May 07, 2003

Notes from the New World

It has been a rather long time since something was posted here. There is actually a good reason: I was off travelling all over the place and had little time to sit down and write my thoughts.

First stop, RSA Security 2003 in San Francisco.

The RSA Security show has always been run by RSA Security Inc. a company with a rather varied pedigree which includes people like Ron Rivest, technology like SecurID and used to hold the now-expired patent on the RSA algorithm.

What did I bring back from the conference? Well, as goodies go the illuminated pen from BlueFire was pretty (they do a host-based IDS for iPAQs). As technical stuff goes it was rather sad. What was sad? Well, let a photo of myself at the conference set the tone.

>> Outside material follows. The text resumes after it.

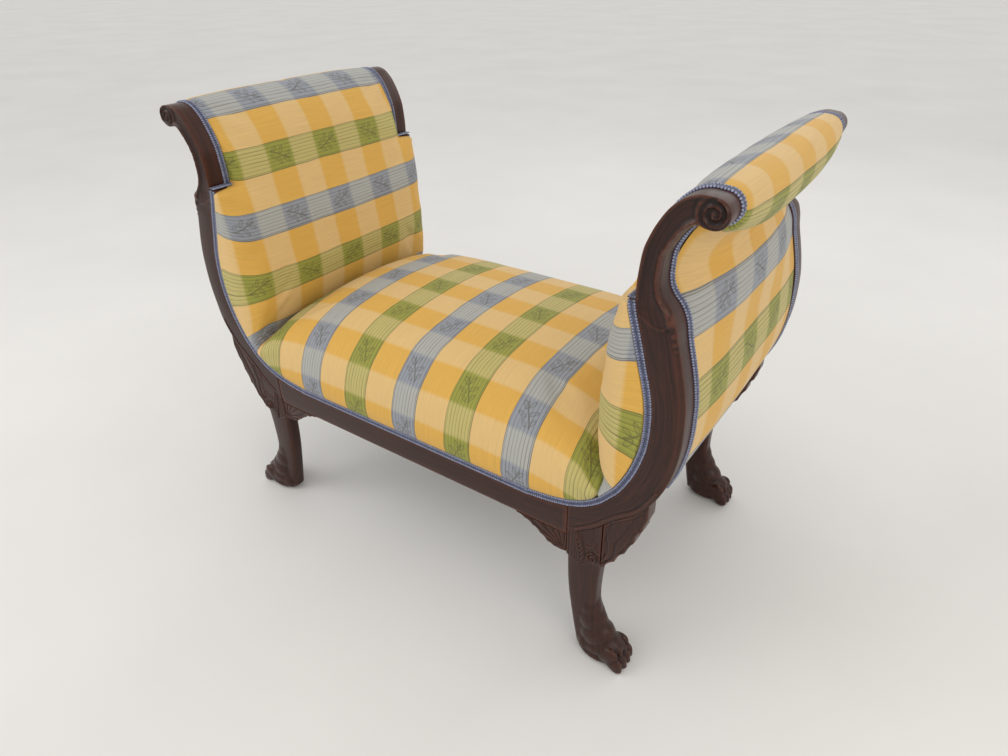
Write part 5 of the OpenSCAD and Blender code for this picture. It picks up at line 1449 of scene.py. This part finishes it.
# Stage: the camera's focal length in pixels of the photograph, its angles and its place, and the lights
PHOTO_W, SENSOR = 1008.0, 36.0
VIEW_F, VIEW_YAW, VIEW_PITCH, VIEW_ROLL = 690.82, -0.621, 0.556, -0.019
VIEW_FROM = Vector((0.84068, -1.11768, 1.20498))
WORLD_LEVEL = 0.80
# Name, place, size, power and tint of each lamp
LAMPS = [
    ("window_lamp", (-2.2, -2.4, 2.9), (2.2, 2.0), 34.0, "#FFFFFF"),
    ("fill_lamp", (2.8, -1.6, 2.2), (2.0, 2.0), 18.0, "#FFF9F0"),
    ("back_lamp", (0.6, 3.0, 2.6), (3.0, 1.6), 14.0, "#FFFFFF"),
]
LIT_POINT = Vector((0.0, 0.0, 0.45))
FLOOR_TINTS = ("#E4E2DE", "#EAE8E4")
FLOOR_RADII = [1.0, 2.0, 4.0, 8.0, 16.0, 32.0, 64.0]
FLOOR_SIDES = 48


def build_stage():
    """A pale floor, soft lamps and the camera of the photograph."""
    floor_material, t = material("painted_plaster_floor")
    place = node(t, "TexCoord", out=3)
    patch = node(t, "TexNoise", {"Vector": place, "Scale": 1.3, "Detail": 4.0})
    body = node(t, "ValToRGB", (patch,), stops=[(0.3, linear(FLOOR_TINTS[0])), (0.7, linear(FLOOR_TINTS[1]))])
    surface = node(t, "BsdfPrincipled", {"Base Color": body, "Roughness": 0.75})
    node(t, "OutputMaterial", {"Surface": surface})
    # A round floor that runs out past the edge of view, in rings
    n = FLOOR_SIDES
    points = [(0.0, 0.0, 0.0)] + [(r * math.cos(a), r * math.sin(a), 0.0) for r in FLOOR_RADII
                                  for a in np.linspace(0, math.tau, n, endpoint=False)]
    faces = [(0, 1 + j, 1 + (j + 1) % n) for j in range(n)]
    for i in range(len(FLOOR_RADII) - 1):
        a, b = 1 + i * n, 1 + (i + 1) * n
        faces += [(a + j, b + j, b + (j + 1) % n, a + (j + 1) % n) for j in range(n)]
    mesh = bpy.data.meshes.new("floor")
    mesh.from_pydata(points, [], faces)
    mesh.materials.append(floor_material)
    floor = bpy.data.objects.new("floor", mesh)
    bpy.context.scene.collection.objects.link(floor)

    world = bpy.data.worlds.new("pale_room")
    world.use_nodes = True
    world.node_tree.nodes.clear()
    t = world.node_tree
    light = node(t, "Background", {"Color": linear("#FFFFFF"), "Strength": WORLD_LEVEL})
    backdrop = node(t, "Background", {"Color": linear(FLOOR_TINTS[1]), "Strength": 1.0})
    seen, *others = (node(t, "LightPath", out=k) for k in ("Is Camera Ray", "Is Glossy Ray", "Is Transmission Ray"))
    for ray in others:
        seen = node(t, "Math", (seen, ray), operation="MAXIMUM")
    ground = node(t, "MixShader", {0: seen, 1: light, 2: backdrop})
    node(t, "OutputWorld", {"Surface": ground})
    bpy.context.scene.world = world

    for name, place, size, power, tint in LAMPS:
        lamp = bpy.data.lights.new(name, "AREA")
        lamp.shape, lamp.size, lamp.size_y = "RECTANGLE", *size
        lamp.energy = power
        lamp.color = linear(tint)[:3]
        made = bpy.data.objects.new(name, lamp)
        made.location = place
        made.rotation_euler = (LIT_POINT - Vector(place)).to_track_quat("-Z", "Y").to_euler()
        bpy.context.scene.collection.objects.link(made)

    camera = bpy.data.cameras.new("camera")
    camera.sensor_fit, camera.sensor_width = "HORIZONTAL", SENSOR
    camera.lens = VIEW_F * SENSOR / PHOTO_W
    camera.clip_end = 200.0
    eye = bpy.data.objects.new("camera", camera)
    level = math.cos(VIEW_PITCH)
    look = Vector((level * math.sin(VIEW_YAW), level * math.cos(VIEW_YAW), -math.sin(VIEW_PITCH)))
    right = look.cross(Vector((0.0, 0.0, 1.0))).normalized()
    up = right.cross(look)
    c, s = math.cos(VIEW_ROLL), math.sin(VIEW_ROLL)
    axes = (right * c + up * s, up * c - right * s, -look)
    eye.matrix_world = Matrix.Translation(VIEW_FROM) @ Matrix(axes).transposed().to_4x4()
    bpy.context.scene.collection.objects.link(eye)
    bpy.context.scene.camera = eye
    bpy.context.scene.view_settings.view_transform = "Standard"


# Operators
class RECAMIER_OT_stage(bpy.types.Operator):
    """Makes the floor, the lamps and the camera"""
    bl_idname = "recamier.stage"
    bl_label = "Stage"

    def execute(self, context):
        build_stage()
        return {"FINISHED"}


class RECAMIER_OT_stiles(bpy.types.Operator):
    """Carves the four scrolled stiles"""
    bl_idname = "recamier.stiles"
    bl_label = "Scrolled Stiles"

    def execute(self, context):
        build_stiles()
        return {"FINISHED"}


class RECAMIER_OT_rails(bpy.types.Operator):
    """Makes the front and back seat rails"""
    bl_idname = "recamier.rails"
    bl_label = "Seat Rails"

    def execute(self, context):
        build_rails()
        return {"FINISHED"}


class RECAMIER_OT_legs(bpy.types.Operator):
    """Carves the four legs with their paws"""
    bl_idname = "recamier.legs"
    bl_label = "Paw Legs"

    def execute(self, context):
        build_legs()
        return {"FINISHED"}


class RECAMIER_OT_brackets(bpy.types.Operator):
    """Carves the ears under the rails and the leaves beside the legs"""
    bl_idname = "recamier.brackets"
    bl_label = "Ears and Leaves"

    def execute(self, context):
        build_brackets()
        return {"FINISHED"}


class RECAMIER_OT_seat(bpy.types.Operator):
    """Upholsters the seat"""
    bl_idname = "recamier.seat"
    bl_label = "Seat Pad"

    def execute(self, context):
        build_seat()
        return {"FINISHED"}


class RECAMIER_OT_arms(bpy.types.Operator):
    """Upholsters both arms, over their rolls and down their outer panels"""
    bl_idname = "recamier.arms"
    bl_label = "Arm Pads"

    def execute(self, context):
        build_arms()
        return {"FINISHED"}


class RECAMIER_OT_braid(bpy.types.Operator):
    """Lays the braid over every edge of the cloth"""
    bl_idname = "recamier.braid"
    bl_label = "Braid"

    def execute(self, context):
        build_braid()
        return {"FINISHED"}


class RECAMIER_OT_backing(bpy.types.Operator):
    """Makes the dust cloth, the straps and the burlap inside and under the bench"""
    bl_idname = "recamier.backing"
    bl_label = "Straps and Backing Cloths"

    def execute(self, context):
        build_backing()
        return {"FINISHED"}


class RECAMIER_OT_frame(bpy.types.Operator):
    """Finishes the inner frame, its screws and the springs"""
    bl_idname = "recamier.frame"
    bl_label = "Inner Frame"

    def execute(self, context):
        finish_frame()
        return {"FINISHED"}


class RECAMIER_PT_panel(bpy.types.Panel):
    """Sizes, colours and pieces of the bench"""
    bl_idname = "RECAMIER_PT_panel"
    bl_label = "Recamier"
    bl_space_type = "VIEW_3D"
    bl_region_type = "UI"
    bl_category = "Recamier"

    def draw(self, context):
        for values in (context.scene.recamier_sizes, context.scene.recamier_colours):
            box = self.layout.box()
            for key in values.__annotations__:
                box.prop(values, key)
        for step in STEPS:
            self.layout.operator(step.bl_idname)


STEPS = (RECAMIER_OT_stage, RECAMIER_OT_stiles, RECAMIER_OT_rails, RECAMIER_OT_legs, RECAMIER_OT_brackets,
         RECAMIER_OT_seat, RECAMIER_OT_arms, RECAMIER_OT_braid, RECAMIER_OT_backing, RECAMIER_OT_frame)
CLASSES = (RecamierSizes, RecamierColours) + STEPS + (RECAMIER_PT_panel,)


def register():
    """Adds the classes and their values to the scene."""
    for cls in CLASSES:
        bpy.utils.register_class(cls)
    bpy.types.Scene.recamier_sizes = PointerProperty(type=RecamierSizes)
    bpy.types.Scene.recamier_colours = PointerProperty(type=RecamierColours)


def unregister():
    """Takes the classes and their values away again."""
    del bpy.types.Scene.recamier_colours
    del bpy.types.Scene.recamier_sizes
    for cls in reversed(CLASSES):
        bpy.utils.unregister_class(cls)


def main():
    """Builds the stage and every piece."""
    register()
    recamier = bpy.ops.recamier
    recamier.stage()
    recamier.stiles()
    recamier.rails()
    recamier.legs()
    recamier.brackets()
    recamier.seat()
    recamier.arms()
    recamier.braid()
    recamier.backing()
    recamier.frame()


if __name__ == "__main__":
    main()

Having seen the picture you might be inclined to think that this is going to be yet another bashing session but the simple truth is that marketing had taken over big time. There were enough identically different SSL accelerators that had it not been for the bezel you could have swapped them around overnight and nobody would have noticed.

There was something worthwhile: a naval Enigma at the booth of the bright people of Cryptography Research complete of rotors and in perfect working order and its US counterpart (an M209) not to mention a particularly polite lady at the NSA booth who was in fact the curator of their historical museum with yet another Enigma.

From a technology point of view by far the best demo must be the one on the HP booth on wireless hacking. You might think that RSA Security 2003 would not have open WLANs, well, think again. Michael Gough had a converted chips tin connected to his iPaq and was happily walking around scanning the show floor. Of course, it is nothing new, but it was definitely quite a sight with his presentation filling up the corridors around the HP booth.

So what was the overall climate? There is definitely interest in security, the conference alone pulled over eleven thousand people but frankly nobody really wants to buy much. It seems to be all very much "in house" at the moment and people wanting to be clear as to what the market offers. Where is the world moving to? The biggest announcement was certainly the Symantec-PWC tie-up to provide a complete MSS, if I was Counterpane I'd be rather worried myself. They hope to attract customers by showing them their "manual", i.e. a procedures guide for absolutely everything ranging from anti-virus to incident response. Is it any good? I don't know as I was not allowed to read it but it is clear that outsourcing is still seen as "the way to go", even more so than previously perhaps.